Speaking about working with single women, Laxmi says, “I’ve gone through a lot in my life. People ask me if my kids are actually my siblings because I had them at such a young age. When I started working with the women from the villages, I realised I could introspect about my own life. The hardships I have faced in my marriage is possibly something few women can relate to.”
‘These girls want to study’
Laxmi recalls her past abuse, saying, “Because I would go out for work and return home late the villagers would often point fingers at my character and pass rumours. One time, I was made to stand out in the rain one night just because I came home late.”
Laxmi tells me that she understands that her husband comes from a different school of thought, but it is still not an excuse for abusive behaviour. “I am a 12th standard pass. My husband isn’t educated. We would often have differences in opinions. He grazes cattle and comes home drunk. There were a lot of times before when he would hit and abuse me. One day I had enough and stood up to him. From then on, things have been better at home. I still live with my husband for my mother’s sake who often tells me to forget the past,” she says, adding, “Though, it is because of my own experience that I was able to stop four child marriages in 2006-07. I urged their parents to see that these girls wanted to study and that this is not the right age for them to get married.”

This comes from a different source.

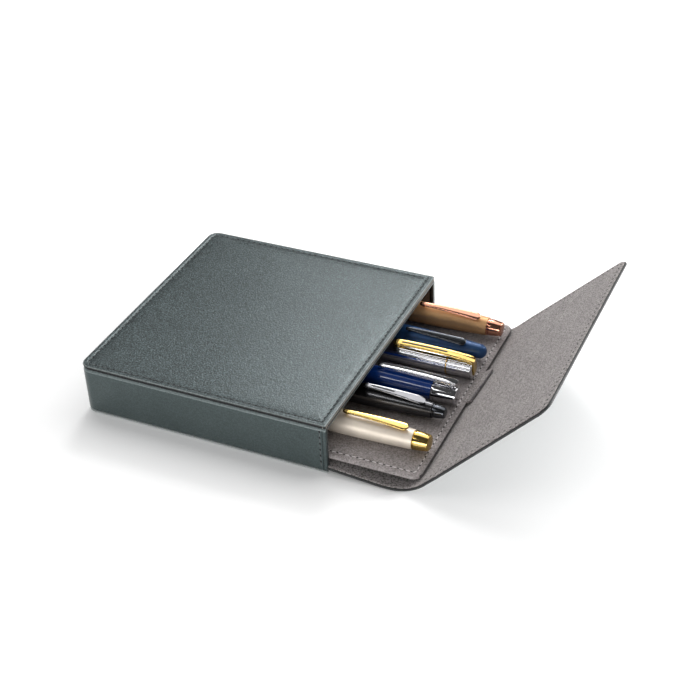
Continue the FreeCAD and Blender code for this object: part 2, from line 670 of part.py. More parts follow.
def pen_set():
    loops = []
    row = pens()
    foot = loop_foot(row)
    for pen in row:
        cap_solid = cap(pen)
        pieces = [cap_solid]
        if pen.finial_length:
            pieces.append(finial(pen))
        save(pen.name + "_clip", pen.laid(clip_solid(pen, pieces)))
        for name, piece in zip(("_cap", "_finial"), pieces):
            save(pen.name + name, pen.laid(piece))
        save(pen.name + "_barrel", pen.laid(barrel(pen)))
        loops.append(pen_loop(pen, foot))
    save("pen_loops", Part.makeCompound(loops))


def report_hinges():
    """Places of the flap's hinge lines and the angles of its full travel."""
    drop = math.degrees(FRONT_DROP)
    for name, point, angle in (
        ("root", ROOT, QUARTER_TURN + drop),
        ("fold", FOLD, QUARTER_TURN - drop),
        ("curve", CURVE_HINGE, FLAP_CLOSED_TILT - FLAP_RISE),
    ):
        print("%s hinge x %.4f z %.4f, closes by %.4f degrees" % (name, point.x, point.z, angle))


sleeve_panels()
side_band()
sleeve_boards()
sleeve_linings()
mouth_binding()
save("catch_plates", catch_plates())
flap_anchor()
flap()
tray()
pull_tab()
pen_set()
report_hinges()
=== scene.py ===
"""Looks of the leather pen case: stitched sleeve, wrap-over flap, suede tray, pull tab and six pens.

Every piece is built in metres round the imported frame. Sizes named here are millimetres unless they
say otherwise, and MM turns them into metres.
"""
import json
import math
from collections import namedtuple
import bmesh
import bpy
from mathutils import Matrix, Vector

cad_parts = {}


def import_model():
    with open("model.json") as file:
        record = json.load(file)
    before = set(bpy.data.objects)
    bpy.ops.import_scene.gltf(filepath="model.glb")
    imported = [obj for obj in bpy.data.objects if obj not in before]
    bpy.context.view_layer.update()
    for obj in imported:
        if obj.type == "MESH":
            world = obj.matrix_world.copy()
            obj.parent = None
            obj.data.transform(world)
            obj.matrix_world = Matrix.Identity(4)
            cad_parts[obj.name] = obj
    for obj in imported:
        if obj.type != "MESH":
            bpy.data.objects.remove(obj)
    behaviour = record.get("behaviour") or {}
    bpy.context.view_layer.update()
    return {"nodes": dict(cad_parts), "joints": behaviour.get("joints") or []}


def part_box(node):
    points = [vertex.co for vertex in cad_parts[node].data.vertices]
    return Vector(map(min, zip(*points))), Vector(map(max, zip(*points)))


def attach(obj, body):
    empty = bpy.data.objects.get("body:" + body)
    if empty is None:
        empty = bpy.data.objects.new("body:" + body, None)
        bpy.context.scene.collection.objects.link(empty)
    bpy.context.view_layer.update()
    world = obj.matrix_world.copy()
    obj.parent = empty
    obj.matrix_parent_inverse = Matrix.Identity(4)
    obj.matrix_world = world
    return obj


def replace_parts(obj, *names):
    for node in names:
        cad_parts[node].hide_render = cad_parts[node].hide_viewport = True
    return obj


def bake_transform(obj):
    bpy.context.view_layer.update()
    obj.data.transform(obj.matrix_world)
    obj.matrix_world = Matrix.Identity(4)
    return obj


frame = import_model()

MM = 0.001
NODES = frame["nodes"]
JOINTS = {joint["name"]: joint for joint in frame["joints"]}


def cad_box(node):
    """Lowest and highest corner of a CAD node, in millimetres."""
    low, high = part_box(node)
    return low / MM, high / MM


def fit(piece, body, *nodes):
    """Lets a piece stand for CAD nodes and ride on a body."""
    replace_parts(piece, *nodes)
    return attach(piece, body)


# Materials

def new_material(name):
    material = bpy.data.materials.new(name)
    material.use_nodes = True
    return material, material.node_tree, material.node_tree.nodes["Principled BSDF"]


def fill(tree, node, inputs):
    """Gives inputs of a node their values. A value may be the output of another node."""
    for name, value in inputs.items():
        if isinstance(value, bpy.types.NodeSocket):
            tree.links.new(value, node.inputs[name])
        else:
            node.inputs[name].default_value = value
    return node


def add_node(tree, kind, inputs, **settings):
    node = tree.nodes.new("ShaderNode" + kind)
    for name, value in settings.items():
        setattr(node, name, value)
    return fill(tree, node, inputs)


def object_coordinates(tree):
    return add_node(tree, "TexCoord", {}).outputs["Object"]


def noise(tree, size, detail=3.0, roughness=0.5, stretch=(1, 1, 1)):
    """Noise whose features are about size millimetres across."""
    mapping = add_node(tree, "Mapping", {"Scale": stretch, "Vector": object_coordinates(tree)})
    inputs = {"Scale": 1 / (size * MM), "Detail": detail, "Roughness": roughness}
    return add_node(tree, "TexNoise", {**inputs, "Vector": mapping.outputs[0]}).outputs["Fac"]


def cells(tree, size):
    """Distance from the middle of cells, for the pebbles of leather grain."""
    inputs = {"Scale": 1 / (size * MM), "Vector": object_coordinates(tree)}
    return add_node(tree, "TexVoronoi", inputs).outputs["Distance"]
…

Kaushalya Dadasaheb Kalsule, a single mother of two who was also selected by CORO India in 2016 for a fellowship training programme, speaks very highly of her mentor — Laxmi. The widow shares how attending the self-help groups (SHG) helped her gain the confidence to step out of her house.
“I used to get scared and cry to even sit with the women of the SHGs. After mingling with them, I understood that we had shared experiences. Having wed as a child and getting pregnant shortly after, my education was stopped. But I listened to Laxmi take the meetings, which inspired me to want to be like her. I enrolled in Class 10 and studied till Class 12. For my board examinations, one of the subjects was English – but that didn’t deter me,” says Kaushalya.
In the Maratha community, Kaushalya says, it is frowned upon for widows to wear nice clothes or apply sindoor. Having helped three widows remarry, Kaushalya, who is just one of the many inspired by Laxmi, says, “I am inspired by these women and never feel alone when I am with them. Through Laxmi, I have learnt that I, too, can live a life of dignity and on my own terms.”
She goes on to share how she has helped in solving women’s problems of domestic violence, property rights, pension-related, etc. issues in her own village. “Earlier, I didn’t have an identity or any ambition. But throughout this process of fellowship training and being with my sahelis, I had hope. And now, my respect among the villagers has increased,” she says.
All in a day’s work
Laxmi wakes up early every morning to complete her house chores. “My kids—Pooja, my eldest, who is completing her TYBSc, Abhishek, who is doing his SYBSc and Shubham, who is doing his HSC—help me with my housework. My boys sweep and swab the house before I leave for my daily surveys of the villagers by 9 am. There are at least 3,000 villagers to check upon. I also make a note of who shows symptoms of the coronavirus. On returning by 12 pm, I eat lunch and prepare documents for official purposes. By the evenings I catch up with my sahelis on how their lives are going and what problems they’re facing over a cup of tea,” says Laxmi.
When asked if she has any message to share for women everywhere, Laxmi says, “I still don’t have any property to my name. But through my earnings from CORO and working as a village health worker, I can live a better life and provide for my children.” And without missing a beat, she urges women to stand up for themselves, saying, “Everyone should be able to stand on their own feet.”